Bragg hosts discussion of the week's subject featuring what he has characterised as "three absolutely top-class academics" on the subject. The programme is normally broadcast live and unedited on Thursday mornings at 9 a.m., lasting around 42 minutes, and is then available online. He begins each episode with a short summary of the week's topic, then introduces the three guests. He guides the discussion along a generally chronological route, then either concludes the programme himself or invites summation remarks from one of the specialists.

Bragg gives short shrift to pretension of any kind, while remaining stalwart in his search for knowledge. His methodology in In Our Time is... not unlike that of a man throwing a stick for a dog: he chucks his questions ahead, and if the chosen academic fails to bring it right back, he chides them. He retains enough of his bluff Cumbrian origins not to be taken in by gambolling and tweedy high spirits.
— Will Self, from a February 2010 issue of the London Review of Books

==History==
In Our Time was conceived for Bragg in 1998 after he was forced to quit his decade-long role as presenter for Start the Week due to a perceived conflict of interest arising from his appointment as a Labour life peer. He was offered the Thursday "death-slot" and decided he would "do what [he] always wanted to do," and "hastily battered out a simple idea" with producer Olivia Seligman expecting the show would only last a few months. By September 1999, he had taken a time slot that was previously attracting an audience of 600,000 and grown it to 1.5 million. By 2000, the half-hour show was expanded to 45 minutes and to include three guest speakers.

In 2004, the programme was made available as the first BBC podcast from the BBC website and iTunes for one week after broadcast. Until July 2014, listeners could also sign up for weekly email newsletters from Bragg, where he mentioned any additional information relating to the programme, along with snippets from his own personal and intellectual life. In 2009, selected transcripts of episodes from the programme were compiled in the book In Our Time: A Companion to the Radio 4 series, edited by Bragg. Since 2010, every episode of the programme has been available from its website as streaming audio, making it one of the first BBC programmes to have its entire archive released.
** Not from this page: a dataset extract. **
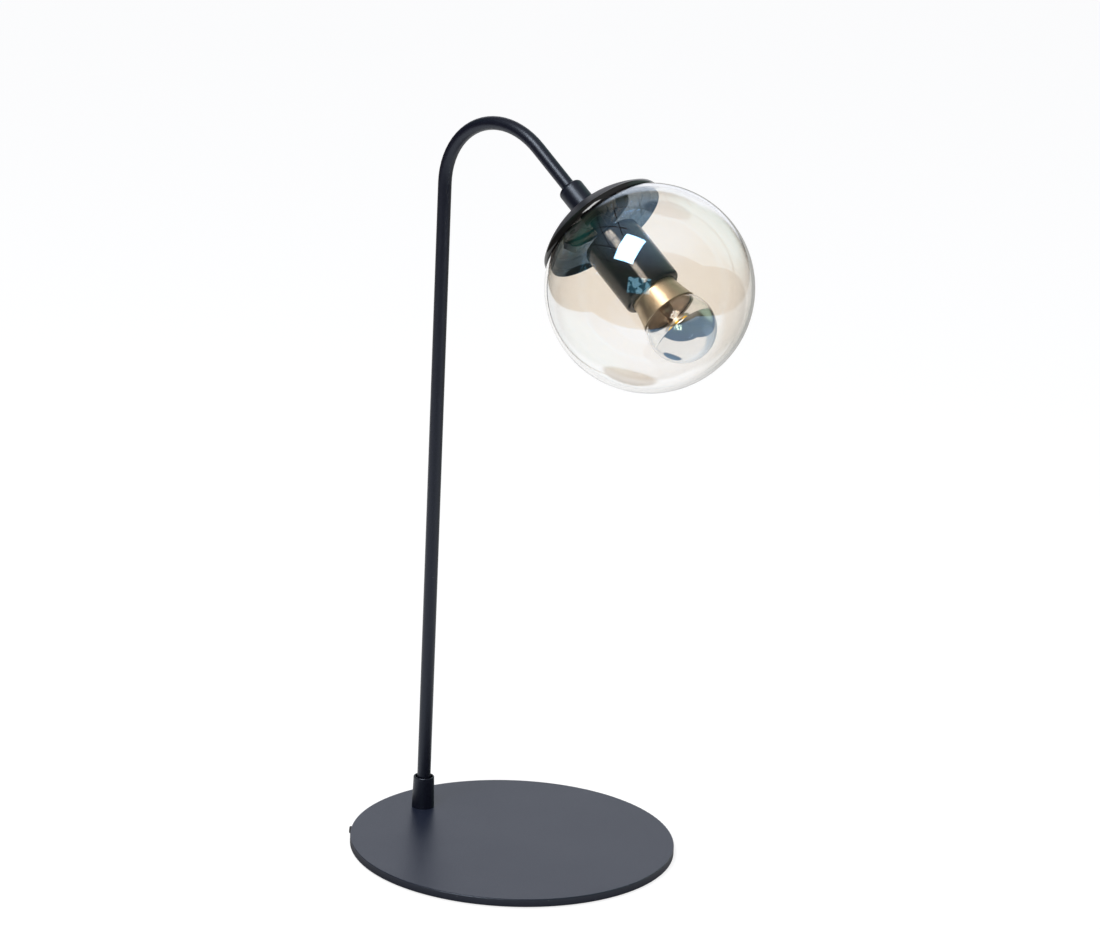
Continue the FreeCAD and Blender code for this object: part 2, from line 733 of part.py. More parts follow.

Since 2011, the entire archive has been available to download as individual podcasts.

Bragg's last show, on the subject of Civility, was broadcast on 3 July 2025 and on 3 September he announced that he was stepping down as presenter. Glenny's first programme was aired 15 January 2026.

==Cultural impact==
The programme is considered one of the BBC's most successful projects, acknowledged to have "transformed the landscape for serious ideas at peak listening time". Frequent contributors to the programme since 1998 include Angie Hobbs, Simon Schaffer, Martin Palmer, Steve Jones , Paul Cartledge, Carolin Crawford, Edith Hall, A. C. Grayling, Patricia Fara, David Wootton, Jonathan Bate, and Karen O'Brien.

In 2005, listeners were invited to vote in a popularity contest for the "greatest philosopher in history" with the winner selected as the subject of the final programme before the summer break. With 30,000 votes cast, the contest was won by Karl Marx with 27.9% of the votes. Other shortlisted figures were David Hume (12.7%), Ludwig Wittgenstein (6.8%), Friedrich Nietzsche (6.5%), Plato (5.6%), Immanuel Kant (5.6%), Thomas Aquinas (4.8%), Socrates (4.8%), Aristotle (4.5%) and Karl Popper (4.2%). The poll was controversial but led to widespread reporting, and a boost in the programme's overall listenership, as various UK celebrities and news outlets championed their favourites.